I did have an early experience with freshly harvested food in the visage of a farm stand that we visited summer afternoons for daily produce. I recall the sensation of stepping from the car—sunburnt and salty from a day of swimming in the ocean—into a shadowy world of big-handed farmers and dusty bins of potatoes, green beans, peaches, radishes, lettuce and the ubiquitous (ever marvelous) Jersey tomatoes and corn. My mother would gather her items into paper bags and turn them into simple, but sumptuous, sun-blessed summer feasts.
This market—Sickles Market —is now a high-end, gigantic operation, selling everything from gourmet foods to prepared dinners to linens and gifts to expensive flowers, bushes and trees. Nothing, or almost nothing, is grown on site anymore, but rather is imported from other black-dirt regions of the state. One evening after a weekend at the shore with my daughter and niece, on our way back to the Catskills, I wanted some fresh Jersey corn for our table. I knew the market had expanded, but was not prepared for the megaplex, three-parking-lot corporate beast it had become. I wandered in bewilderment through the aisles and levels, through the indoor and outdoor sections, through the lawn furniture and garden ornaments, through the tablecloths and fancy arranged bouquets, through the bakery and the takeout aisles, looking… looking for that bin of unshucked corn that I remembered from childhood. Finally, I arrived. There was the bin—maybe not too far from its original location. I began to gather my dozen ears and burst into tears.
That is one story—here is another. I began gardening when I bought my house in Narrowsburg in 1993. I was 40 years old. I got a neighbor to plow up a section of field that once had been (I was told) potato fields. The dirt was pure clay, red and hard, and the weeds were strong in that field, and did not hesitate to return. But I was determined. I had heard that raised beds were the way to go in such an environment. I spent hard days digging raised beds and then, ignorant of everything, planted all my crops in the ditches between the raised beds.
Miraculously, I had homegrown food that year, as I have had every year since. I have learned many things and have improved my soil little by little, so that now the dirt atop the beds is a rich mahogany black. I have battled slugs, weeds, too much rain, too little rain, the wrong crops for my zone, and animal predation (this year, raccoons). But every year, I have a harvest, and I have learned to can, and my shining jars of pickles, green beans and tomatoes sustain me through the long Catskill winters.
Every garden is an experiment, as every gardener will tell you.

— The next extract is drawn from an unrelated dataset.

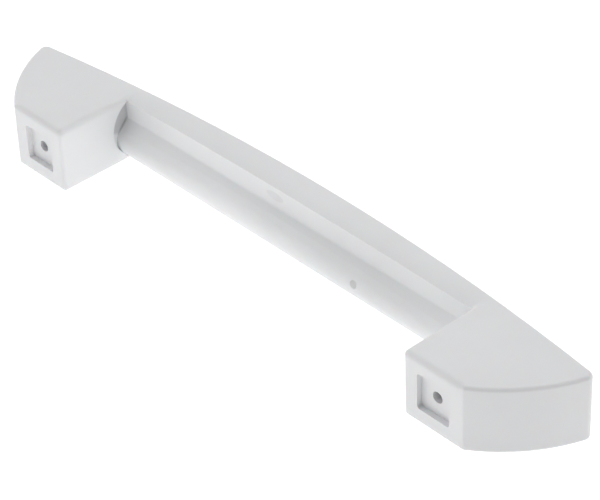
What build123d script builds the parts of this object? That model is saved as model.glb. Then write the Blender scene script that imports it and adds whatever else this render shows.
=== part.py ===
from build123d import *
from math import acos, atan2, cos, hypot, radians, sin
import os

os.makedirs("parts", exist_ok=True)

# Frame, in millimetres: X runs along the handle, Y points away from the door and Z points up, with the handle on
# its flat lower side. It is drawn from the mounting plane and then moved, so that the origin lies midway between
# the mouths of the two fixing bores.

# Overall form
fixing_pitch = 240.0
height = 31.2
bow_projection = 53.0
bow_rise = 12.39610
edge_radius = 1.6

# Feet: the end surface is one arc from the mounting face to the tip, through a point halfway
foot_face_width = 31.4
halfway_overhang = 17.5
halfway_y = 16.4
tip_overhang = 30.1
foot_tip_radius = 3.2

# Grip: a D section with a full round towards the door
round_radius = height / 2
flat_width = 8.5

# Finger recess in the upper half of the round: an upright floor, a sloping facet and a broad lobe
floor_wall = 14.4
floor_bow = 1.0
recess_depth_middle = 11.1
recess_depth_end = 10.1
corner_radius = 1.0
lobe_inset = 6.2
lobe_end_angle = 145.0
lobe_edge_step = 0.15
recess_overrun = 1.5

# Square seat and blind bore in each mounting face
seat_side = 17.0
seat_depth = 2.6
seat_corner_radius = 1.2
bore_radius = 2.6
bore_depth = 24.0

foot_inner_x = (fixing_pitch - foot_face_width) / 2
foot_outer_x = (fixing_pitch + foot_face_width) / 2
foot_end_middle = (foot_outer_x + halfway_overhang, halfway_y)
foot_end_x = foot_outer_x + tip_overhang
bow_radius = (foot_end_x**2 + bow_rise**2) / (2 * bow_rise)
bow_centre_y = bow_projection - bow_radius
bow_inner_y = bow_centre_y + (bow_radius**2 - foot_inner_x**2) ** 0.5
bow_end_y = bow_projection - bow_rise

# Directions across the grip are angles from +Z towards the door. The lobe runs out on the round at a shallow angle
round_centre_y = bow_projection - flat_width
end_direction = (-sin(radians(lobe_end_angle)), cos(radians(lobe_end_angle)))
lobe_radius = round_radius - lobe_inset
lobe_reach = lobe_inset + lobe_edge_step
lobe_centre_y = round_centre_y + lobe_reach * end_direction[0]
lobe_centre_z = lobe_reach * end_direction[1]
lobe_end = (lobe_centre_y + lobe_radius * end_direction[0], lobe_centre_z + lobe_radius * end_direction[1])
mouth_y = round_centre_y + height * end_direction[0]
mouth_z = height * end_direction[1]

# Recess sections along the grip: the facet runs from the corner at the foot of the floor and touches the lobe
recess_sections = []
for section_x, floor_y, recess_depth in [
    (-foot_inner_x, bow_projection - floor_wall - floor_bow, recess_depth_end),
    (0, bow_projection - floor_wall, recess_depth_middle),
    (foot_inner_x, bow_projection - floor_wall - floor_bow, recess_depth_end),
]:
    corner_z = height / 2 - recess_depth
    corner_distance = hypot(lobe_centre_y - floor_y, corner_z - lobe_centre_z)
    corner_angle = atan2(lobe_centre_y - floor_y, corner_z - lobe_centre_z)
    touch_angle = corner_angle + acos(lobe_radius / corner_distance)
    touch = (lobe_centre_y - lobe_radius * sin(touch_angle), lobe_centre_z + lobe_radius * cos(touch_angle))
    with BuildSketch(Plane.YZ.offset(section_x)) as section:
        with BuildLine():
            Line((floor_y, corner_z), touch)
            RadiusArc(touch, lobe_end, -lobe_radius)
            Polyline(lobe_end, (mouth_y, mouth_z), (mouth_y, height), (floor_y, height), (floor_y, corner_z))
        make_face()
        fillet(section.vertices().group_by(Axis.X)[-1].sort_by(Axis.Y)[0], radius=corner_radius)
    recess_sections.append(section.sketch)

# Space for the fingers along the grip
with BuildPart() as finger_space:
    add(recess_sections)
    loft()

# Its short ends inside the feet, no wider than the round
with BuildPart() as space_ends:
    extrude(recess_sections[-1], amount=recess_overrun, dir=(1, 0, 0))
    with Locations((foot_inner_x, round_centre_y, 0)):
        Cylinder(round_radius, 4 * recess_overrun, rotation=(0, 90, 0), mode=Mode.INTERSECT)
    mirror(about=Plane.YZ)

with BuildPart() as pull_handle:
    # Plan of both feet and the straight-sided part of the grip under the outer bow
    with BuildSketch(Plane.XY.offset(-height / 2)) as plan:
        with BuildLine():
            ThreePointArc((0, bow_projection), (foot_inner_x, bow_inner_y), (foot_end_x, bow_end_y))
            ThreePointArc((foot_end_x, bow_end_y), foot_end_middle, (foot_outer_x, 0))
            Polyline((foot_outer_x, 0), (foot_inner_x, 0), (foot_inner_x, round_centre_y), (0, round_centre_y))
            mirror(about=Plane.YZ)
        make_face()
        fillet(plan.vertices().group_by(Axis.X)[0] + plan.vertices().group_by(Axis.X)[-1], radius=foot_tip_radius)
    extrude(amount=height)

    # Full round of the grip towards the door
    with BuildSketch(Plane.YZ.offset(-foot_inner_x)):
        with Locations((round_centre_y, 0)):
            Circle(round_radius)
            Rectangle(height, height, align=(Align.MIN, Align.CENTER), mode=Mode.SUBTRACT)
    extrude(amount=2 * foot_inner_x)

    # Every outer edge, and the roots where the grip runs into the feet; the line where flat and round meet stays
    top_and_bottom = pull_handle.edges().group_by(Axis.Z)[0] + pull_handle.edges().group_by(Axis.Z)[-1]
    flat_to_round = top_and_bottom.filter_by(Axis.X).filter_by_position(Axis.Y, 1, bow_projection)
    face_corners = pull_handle.edges().filter_by(Axis.Z).filter_by_position(Axis.Y, -1, 1)
    grip_roots = pull_handle.edges().filter_by(GeomType.CIRCLE).filter_by_position(Axis.Z, -1, 1)
    fillet(top_and_bottom - flat_to_round + face_corners + grip_roots, radius=edge_radius)
    add(finger_space.part, mode=Mode.SUBTRACT)
    add(space_ends.part, mode=Mode.SUBTRACT)

    # Seats and bores in the mounting faces
    with BuildSketch(Plane.XZ):
        with GridLocations(fixing_pitch, 0, 2, 1):
            RectangleRounded(seat_side, seat_side, seat_corner_radius)
    extrude(amount=-seat_depth, mode=Mode.SUBTRACT)
    with BuildSketch(Plane.XZ.offset(-seat_depth)):
        with GridLocations(fixing_pitch, 0, 2, 1):
            Circle(bore_radius)
    extrude(amount=-bore_depth, mode=Mode.SUBTRACT)

finished = pull_handle.part.moved(Location((0, -seat_depth, 0)))
finished.label = "pull_handle"
export_step(finished, "parts/pull_handle.step")
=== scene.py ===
import math

import bpy
from mathutils import Matrix, Vector


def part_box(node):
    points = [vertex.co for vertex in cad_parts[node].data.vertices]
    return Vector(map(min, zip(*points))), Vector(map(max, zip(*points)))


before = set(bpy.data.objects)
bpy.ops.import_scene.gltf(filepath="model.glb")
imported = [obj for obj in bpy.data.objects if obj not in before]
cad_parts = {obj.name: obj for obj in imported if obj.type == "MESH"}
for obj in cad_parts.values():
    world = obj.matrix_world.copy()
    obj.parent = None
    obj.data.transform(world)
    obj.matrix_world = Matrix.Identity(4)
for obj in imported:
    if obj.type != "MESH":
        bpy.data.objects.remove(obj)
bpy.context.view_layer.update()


# The pull handle: one bowed grip and two feet, injection moulded in one piece of light grey
# satin plastic. The model's own smooth solid is shown, with a finely grained skin like the
# mould's eroded surface.
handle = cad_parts["pull_handle"]
plastic_grey = (0.785, 0.793, 0.803)
darkest_tone, lightest_tone = 0.975, 1.015
# The darker tone of the two mould marks, also used as painted shade in the recess's blind ends
mould_mark_and_shade_tone = 0.3
smoothest, roughest = 0.39, 0.47

# Noise scales are per metre, so the tone changes over centimetres and the grain is finest
tone_scale, gloss_scale, grain_scale = 28.0, 240.0, 2600.0
grain_depth = 0.0002

# Each spot has a centre and half axes in metres, its strength, and its share of the full depth
spots = (
    # A round mark of a mould pin on the lobe of the grip
    ((0.0434, 0.0290, -0.0033), (0.0019, 0.0019, 0.0019), 0.30, 1.0),
    # A longer and fainter mark on the floor of the recess
    ((-0.0101, 0.0358, 0.0100), (0.0052, 0.0024, 0.0021), 0.12, 0.35),
    # Painted shade in the two blind ends of the recess, where it runs 1.5 mm into the feet
    ((0.1058, 0.0310, 0.0065), (0.0014, 0.0070, 0.0080), 0.40, 0),
    ((-0.1058, 0.0310, 0.0065), (0.0014, 0.0070, 0.0080), 0.40, 0),
)
full_depth = 0.0003
spot_whole, spot_gone = 0.82, 1.12

# The edges above and below the mounting and inner faces look softer than the solid's own. Each
# row is an axis, and where the softer shading starts and where it is whole, from z = 0 outwards
# and from the ends and the bow inwards
soft_radius = 0.0040
soft_zone = (("Z", 0.0118, 0.0126), ("X", 0.1345, 0.1335), ("Y", 0.031, 0.027))


def add_node(tree, kind, inputs, **settings):
    """A node of a shader tree: settings are its own choices, and each named or numbered input
    gets a fixed value, or a link where that value is another node's socket."""
    node = tree.nodes.new(kind)
    for name, value in settings.items():
        setattr(node, name, value)
    for name, value in inputs.items():
        if isinstance(value, bpy.types.NodeSocket):
            tree.links.new(value, node.inputs[name])
        else:
            node.inputs[name].default_value = value
    return node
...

My father is now living in an assisted living center in New Jersey, near the town where I grew up. Recently, on a visit, I had the opportunity to meet and dine with Mr. Sickles, the remaining patriarch of the family that once ran Sickles Farm. He must be a zillionaire now, but he still talks about farming. He told me that the house where I was raised was once one of his fields, before all the development began. He planted it in corn, every season.
So, corn. Jersey corn. I was sleeping in an old cornfield as I went through all my teenage angst. That is so comforting to me now, and so right.